Interface Design is Copywriting
Here is an example I’ve been using lately at HubSpot because it is so easy to see the importance of words in hindsight. For many years the domain setup screen in HubSpot software used the terminology “Add Domain” as the primary call-to-action. When you get set up with HubSpot you want to point your domain to the HubSpot servers so that your website (now hosted by HubSpot) continues to work.
However, we recently did some user testing and found that the words “Add Domain” stopped people in their tracks. The people using the software in our test said something like “I have to add a domain…where do I add it?” or “I already have a domain…why do I need to add one?”. In their minds they already had a domain…there was no reason to add a new one!

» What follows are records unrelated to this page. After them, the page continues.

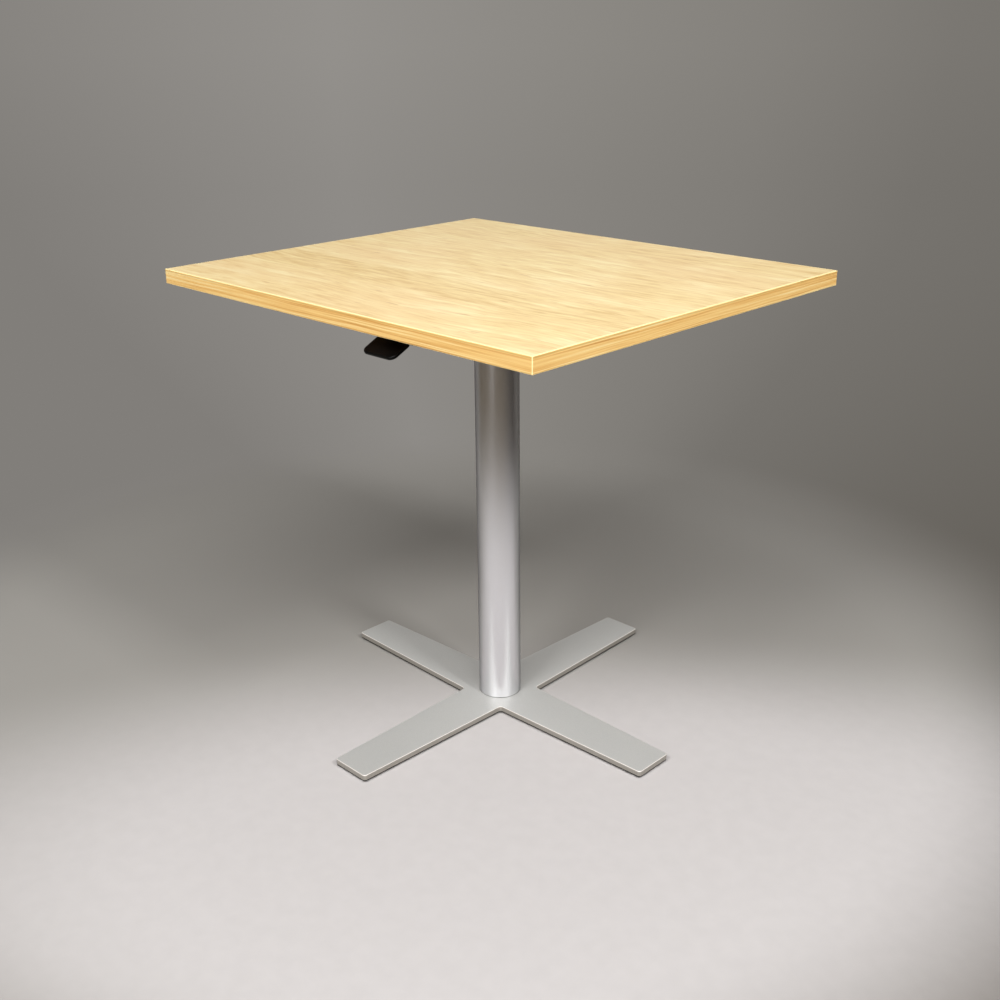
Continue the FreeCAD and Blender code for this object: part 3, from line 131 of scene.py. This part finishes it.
# ================================================================ material building
class Finish:
    """A procedural material: one Principled shader and the nodes that feed it.

    Noise scales and stretches are per metre.
    """

    def __init__(self, name, **constants):
        self.material = bpy.data.materials.new(name)
        self.material.use_nodes = True
        self.tree = self.material.node_tree
        self.shader = self.tree.nodes["Principled BSDF"]
        for socket, value in constants.items():
            self.feed(self.shader.inputs[socket.replace("_", " ")], value)
        self.here = self.add("TexCoord").outputs["Object"]

    def feed(self, socket, value):
        if isinstance(value, bpy.types.NodeSocket):
            self.tree.links.new(value, socket)
        else:
            socket.default_value = value

    def add(self, kind, inputs=(), **settings):
        node = self.tree.nodes.new("ShaderNode" + kind)
        for key, value in settings.items():
            setattr(node, key, value)
        for key, value in dict(inputs).items():
            self.feed(node.inputs[key], value)
        return node

    # ------------------------------------------------ numbers
    def calc(self, operation, first, second=0.0):
        return self.add("Math", {0: first, 1: second}, operation=operation).outputs[0]

    def weighted(self, *parts):
        """Sum of values, each times its share."""
        products = [self.calc("MULTIPLY", value, share) for share, value in parts]
        total = products[0]
        for product in products[1:]:
            total = self.calc("ADD", total, product)
        return total

    def varied(self, level, *parts):
        """A level that noises vary about it, each times its share."""
        middle = NOISE_MEAN * sum(share for share, noise in parts)
        return self.calc("ADD", self.weighted(*parts), level - middle)

    def spread(self, value, low, high, to_low=0.0, to_high=1.0):
        """Value from low to high, clamped and mapped to the new range."""
        node = self.add("MapRange", {
            "Value": value, "From Min": low, "From Max": high,
            "To Min": to_low, "To Max": to_high})
        return node.outputs["Result"]

    def smooth(self, value, low, high):
        """0 below low, 1 above high, with an even curve between."""
        node = self.add("MapRange", {"Value": value, "From Min": low, "From Max": high},
                        interpolation_type="SMOOTHSTEP")
        return node.outputs["Result"]

    def from_noise(self, value, to_low=0.0, to_high=1.0):
        """A noise's usual range, mapped to the new one."""
        return self.spread(value, NOISE_LOW, NOISE_HIGH, to_low, to_high)

    # ------------------------------------------------ places and directions
    def axis(self, letter, vector=None):
        split = self.add("SeparateXYZ", {0: vector or self.here})
        return split.outputs[letter]

    def join(self, x=0.0, y=0.0, z=0.0):
        return self.add("CombineXYZ", {0: x, 1: y, 2: z}).outputs[0]

    def stretched(self, x, y, z, vector=None):
        """Place in metres, multiplied along each axis."""
        node = self.add("VectorMath", {0: vector or self.here, 1: (x, y, z)}, operation="MULTIPLY")
        return node.outputs[0]

    def length(self, vector):
        return self.add("VectorMath", {0: vector}, operation="LENGTH").outputs["Value"]

    def share_along(self, vector, way):
        node = self.add("VectorMath", {0: vector, 1: way}, operation="DOT_PRODUCT")
        return node.outputs["Value"]

    def local_normal(self, letter):
        """How far the surface faces along one of the piece's own axes, -1 to 1."""
        normal = self.add("NewGeometry").outputs["Normal"]
        local = self.add(
            "VectorTransform", {0: normal}, vector_type="NORMAL",
            convert_from="WORLD", convert_to="OBJECT").outputs[0]
        return self.axis(letter, local)

    def edge_share(self):
        """0 on faces square to the axes, rising to 1 over a rounded edge between them."""
        x, y, z = (self.calc("ABSOLUTE", self.local_normal(letter)) for letter in "XYZ")
        widest = self.calc("MAXIMUM", self.calc("MAXIMUM", x, y), z)
        return self.spread(widest, SQUARE_ON, 0.86)

    # ------------------------------------------------ patterns and colours
    def noise(self, vector, scale, detail=2.0, roughness=0.5, distortion=0.0):
        node = self.add("TexNoise", {
            "Vector": vector, "Scale": scale, "Detail": detail,
            "Roughness": roughness, "Distortion": distortion})
        return node.outputs["Fac"]

    def ramp(self, value, *stops):
        node = self.add("ValToRGB", {"Fac": value})
        marks = node.color_ramp.elements
        marks[0].position, marks[0].color = stops[0]
        marks[1].position, marks[1].color = stops[-1]
        for position, colour in stops[1:-1]:
            marks.new(position).color = colour
        return node.outputs["Color"]

    def mix(self, share, first, second, blend="MIX"):
        node = self.add("Mix", data_type="RGBA", blend_type=blend)
        for index, value in ((MIX_SHARE, share), (MIX_FIRST, first), (MIX_SECOND, second)):
            self.feed(node.inputs[index], value)
        return node.outputs[MIX_RESULT]

    # ------------------------------------------------ what the shader gets
    def colour(self, value):
        self.feed(self.shader.inputs["Base Color"], value)

    def roughness(self, value):
        self.feed(self.shader.inputs["Roughness"], value)

    def relief(self, height, depth):
        """Bump from a 0 to 1 height that stands for depth in metres."""
        node = self.add("Bump", {"Height": height, "Distance": depth})
        self.feed(self.shader.inputs["Normal"], node.outputs["Normal"])


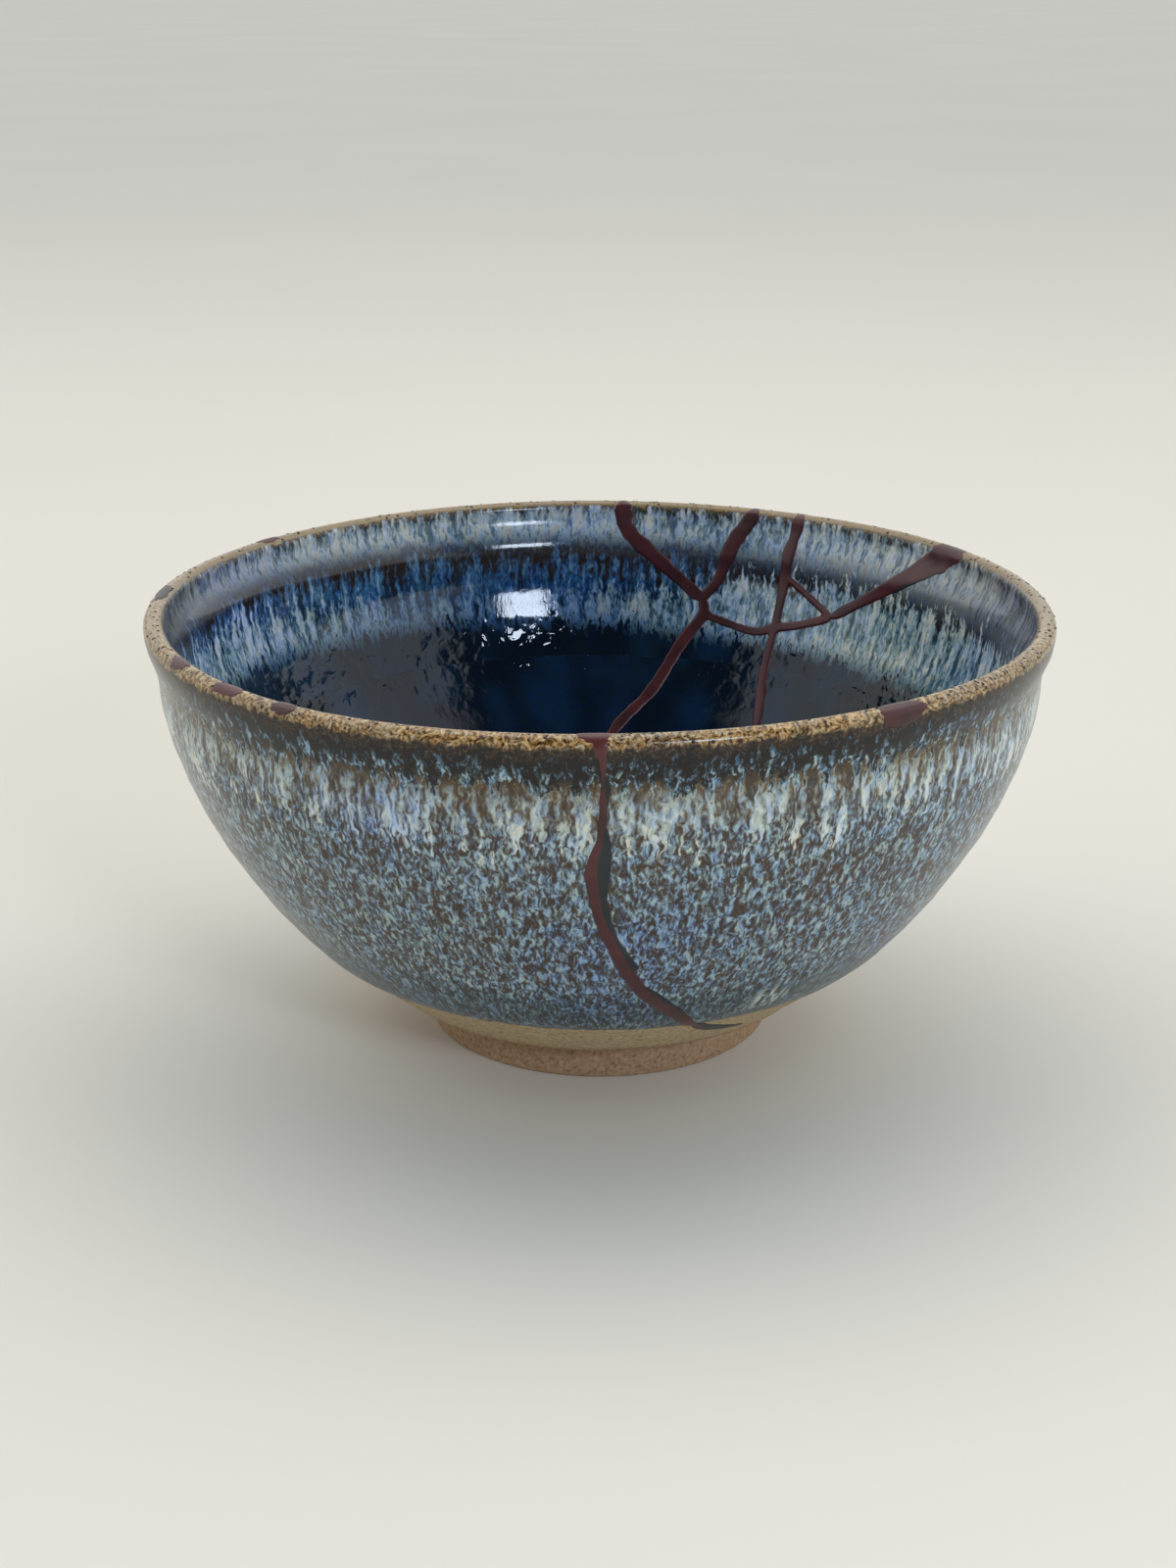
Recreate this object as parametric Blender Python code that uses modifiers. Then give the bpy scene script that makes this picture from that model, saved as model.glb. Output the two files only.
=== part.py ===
"""A mended tea bowl: glazed stoneware on a turned foot ring, with lacquer in its cracks and rim chips.

Metres, +Z up. The origin is the centre of the foot ring's underside. Angles round the bowl are in degrees:
0 is the front (-Y), 90 the right (+X) and 180 the back (+Y). A place on the wall is a share of the way down
from the lip's ridge: 0 to 1 runs down the inside to the middle of the floor, and 0 to -1 down the outside to
the shelf's edge.
"""

import math

import bmesh
import bpy
from mathutils import Matrix, Vector

# The lip, a rounded bead that flares out over a slight neck
RIM_RADIUS = 0.0650
BOWL_HEIGHT = 0.0644
LIP_THICKNESS = 0.0028
NECK_INSET = 0.0017
NECK_DROP = 0.0088

# The body, which drops steeply from the neck and then runs in to the line where the glaze ends
GLAZE_LINE_RADIUS = 0.0421
GLAZE_LINE_HEIGHT = 0.0157
BODY_STEEPNESS = 0.0131
BODY_SPREAD = 0.0116
BODY_END_SLOPE = 37.0

# The bare clay shelf turned below the glaze line, and its edge
SHELF_RADIUS = 0.0326
SHELF_HEIGHT = 0.0081
SHELF_EDGE = 0.0005

# The foot ring, set in under the shelf, and the shallow hollow turned inside it
FOOT_RADIUS = 0.0254
FOOT_DRAFT = 0.0005
FOOT_FILLET = 0.0008
FOOT_RING_WIDTH = 0.0049
FOOT_BEVEL = 0.0005
RECESS_DEPTH = 0.0038
RECESS_FILLET = 0.0012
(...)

But the software had that CTA for years. Nobody questioned it because the entire team knew what it meant. It is important to note that no amount of introspection would have caught this! But to a user…someone who is transitioning from hosting their website somewhere else to hosting it on HubSpot the words were entirely critical to what was going on.
So…the fix was straight-forward. Change the words from “Add a Domain” to “Connect your Domain”. Note the subtle yet crucial difference that two words make. You’re not adding anything…nothing is new here. Instead, you’re connecting something that already exists…a domain that is YOURS. Easy peasy.
Now, multiply this by 1,000 and you might have an idea of how many places in your web application it is crucial to get your words right. Every single headline, every single call-to-action, every single error message, every single bit of microcopy. All of it. Every word matters.